#### What you need to do
For the material that follows, return exactly the lines from the one with "front_lower_left();" through the one with "for corner in", both ends included.

#### Data excerpt
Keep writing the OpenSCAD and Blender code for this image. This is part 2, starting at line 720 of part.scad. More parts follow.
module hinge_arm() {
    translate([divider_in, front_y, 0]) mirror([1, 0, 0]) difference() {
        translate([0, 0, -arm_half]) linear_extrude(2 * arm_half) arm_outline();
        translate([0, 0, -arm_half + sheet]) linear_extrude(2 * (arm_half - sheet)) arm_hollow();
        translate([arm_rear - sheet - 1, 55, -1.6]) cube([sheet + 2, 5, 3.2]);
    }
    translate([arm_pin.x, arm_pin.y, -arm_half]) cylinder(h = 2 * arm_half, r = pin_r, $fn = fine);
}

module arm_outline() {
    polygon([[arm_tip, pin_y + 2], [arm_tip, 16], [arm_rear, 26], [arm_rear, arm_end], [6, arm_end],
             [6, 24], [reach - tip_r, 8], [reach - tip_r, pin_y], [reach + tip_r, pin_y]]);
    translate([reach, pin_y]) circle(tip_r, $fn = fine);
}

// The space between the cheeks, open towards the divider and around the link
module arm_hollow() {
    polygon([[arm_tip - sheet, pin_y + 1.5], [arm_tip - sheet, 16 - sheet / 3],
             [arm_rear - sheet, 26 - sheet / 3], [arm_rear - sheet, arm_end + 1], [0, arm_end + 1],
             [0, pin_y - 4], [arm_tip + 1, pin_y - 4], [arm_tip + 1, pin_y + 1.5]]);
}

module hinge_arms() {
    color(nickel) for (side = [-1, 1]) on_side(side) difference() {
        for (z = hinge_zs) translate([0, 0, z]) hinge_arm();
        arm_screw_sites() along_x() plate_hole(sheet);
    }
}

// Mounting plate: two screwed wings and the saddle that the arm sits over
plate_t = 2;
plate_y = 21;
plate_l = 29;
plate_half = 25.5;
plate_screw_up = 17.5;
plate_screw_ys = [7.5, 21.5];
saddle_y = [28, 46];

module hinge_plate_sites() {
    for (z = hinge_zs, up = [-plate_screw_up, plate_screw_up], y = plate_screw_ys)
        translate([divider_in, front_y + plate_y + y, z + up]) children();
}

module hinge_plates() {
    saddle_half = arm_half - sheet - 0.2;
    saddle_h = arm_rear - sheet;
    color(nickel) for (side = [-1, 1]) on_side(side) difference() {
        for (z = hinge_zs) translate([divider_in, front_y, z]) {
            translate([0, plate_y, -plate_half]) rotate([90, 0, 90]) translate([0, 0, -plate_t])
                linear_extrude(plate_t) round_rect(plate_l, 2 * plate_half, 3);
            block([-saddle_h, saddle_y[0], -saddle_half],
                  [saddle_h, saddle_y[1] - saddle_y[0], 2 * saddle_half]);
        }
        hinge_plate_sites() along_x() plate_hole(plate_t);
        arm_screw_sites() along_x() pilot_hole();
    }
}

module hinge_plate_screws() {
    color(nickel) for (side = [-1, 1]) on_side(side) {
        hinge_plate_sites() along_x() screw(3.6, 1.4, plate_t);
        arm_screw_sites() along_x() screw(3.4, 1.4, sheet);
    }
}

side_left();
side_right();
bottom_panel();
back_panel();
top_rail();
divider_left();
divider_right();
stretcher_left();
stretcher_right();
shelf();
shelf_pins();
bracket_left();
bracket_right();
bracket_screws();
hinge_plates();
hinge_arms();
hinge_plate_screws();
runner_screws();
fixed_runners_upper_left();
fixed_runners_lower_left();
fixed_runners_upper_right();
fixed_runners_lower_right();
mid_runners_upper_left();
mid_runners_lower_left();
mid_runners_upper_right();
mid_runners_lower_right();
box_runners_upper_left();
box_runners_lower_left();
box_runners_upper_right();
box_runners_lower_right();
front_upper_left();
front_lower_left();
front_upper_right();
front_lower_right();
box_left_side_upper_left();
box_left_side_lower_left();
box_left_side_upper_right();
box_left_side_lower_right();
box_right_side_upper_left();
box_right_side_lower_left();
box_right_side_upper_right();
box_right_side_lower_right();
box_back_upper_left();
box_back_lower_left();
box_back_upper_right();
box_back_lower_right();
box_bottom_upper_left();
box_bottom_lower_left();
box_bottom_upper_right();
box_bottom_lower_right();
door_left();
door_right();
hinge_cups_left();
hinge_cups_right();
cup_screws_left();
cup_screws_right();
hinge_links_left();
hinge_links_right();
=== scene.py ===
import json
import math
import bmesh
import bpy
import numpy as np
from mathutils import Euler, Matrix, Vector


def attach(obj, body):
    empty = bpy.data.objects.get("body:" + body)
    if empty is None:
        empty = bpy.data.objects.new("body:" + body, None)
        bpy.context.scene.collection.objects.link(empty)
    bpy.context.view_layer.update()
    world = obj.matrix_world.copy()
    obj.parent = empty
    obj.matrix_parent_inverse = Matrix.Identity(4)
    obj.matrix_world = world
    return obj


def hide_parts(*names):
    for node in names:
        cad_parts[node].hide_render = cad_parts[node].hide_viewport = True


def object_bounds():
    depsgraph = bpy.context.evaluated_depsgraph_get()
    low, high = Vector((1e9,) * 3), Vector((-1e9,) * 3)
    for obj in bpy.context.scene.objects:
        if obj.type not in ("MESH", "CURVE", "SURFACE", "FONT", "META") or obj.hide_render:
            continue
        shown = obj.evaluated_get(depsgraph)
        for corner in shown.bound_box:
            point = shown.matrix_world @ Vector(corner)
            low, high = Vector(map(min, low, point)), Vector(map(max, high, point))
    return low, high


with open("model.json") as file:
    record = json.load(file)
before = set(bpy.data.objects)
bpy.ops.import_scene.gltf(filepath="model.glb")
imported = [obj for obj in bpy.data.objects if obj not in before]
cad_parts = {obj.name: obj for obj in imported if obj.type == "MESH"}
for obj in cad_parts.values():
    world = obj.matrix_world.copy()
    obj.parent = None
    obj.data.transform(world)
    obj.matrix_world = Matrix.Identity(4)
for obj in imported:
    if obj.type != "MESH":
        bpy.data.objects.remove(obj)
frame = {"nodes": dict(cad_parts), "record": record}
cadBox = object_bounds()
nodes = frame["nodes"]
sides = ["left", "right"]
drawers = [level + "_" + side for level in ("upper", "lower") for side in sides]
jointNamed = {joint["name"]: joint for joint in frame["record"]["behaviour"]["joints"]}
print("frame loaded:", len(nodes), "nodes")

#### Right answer
front_lower_left();
front_upper_right();
front_lower_right();
box_left_side_upper_left();
box_left_side_lower_left();
box_left_side_upper_right();
box_left_side_lower_right();
box_right_side_upper_left();
box_right_side_lower_left();
box_right_side_upper_right();
box_right_side_lower_right();
box_back_upper_left();
box_back_lower_left();
box_back_upper_right();
box_back_lower_right();
box_bottom_upper_left();
box_bottom_lower_left();
box_bottom_upper_right();
box_bottom_lower_right();
door_left();
door_right();
hinge_cups_left();
hinge_cups_right();
cup_screws_left();
cup_screws_right();
hinge_links_left();
hinge_links_right();
=== scene.py ===
import json
import math
import bmesh
import bpy
import numpy as np
from mathutils import Euler, Matrix, Vector


def attach(obj, body):
    empty = bpy.data.objects.get("body:" + body)
    if empty is None:
        empty = bpy.data.objects.new("body:" + body, None)
        bpy.context.scene.collection.objects.link(empty)
    bpy.context.view_layer.update()
    world = obj.matrix_world.copy()
    obj.parent = empty
    obj.matrix_parent_inverse = Matrix.Identity(4)
    obj.matrix_world = world
    return obj


def hide_parts(*names):
    for node in names:
        cad_parts[node].hide_render = cad_parts[node].hide_viewport = True


def object_bounds():
    depsgraph = bpy.context.evaluated_depsgraph_get()
    low, high = Vector((1e9,) * 3), Vector((-1e9,) * 3)
    for obj in bpy.context.scene.objects:
        if obj.type not in ("MESH", "CURVE", "SURFACE", "FONT", "META") or obj.hide_render:
            continue
        shown = obj.evaluated_get(depsgraph)
        for corner in shown.bound_box:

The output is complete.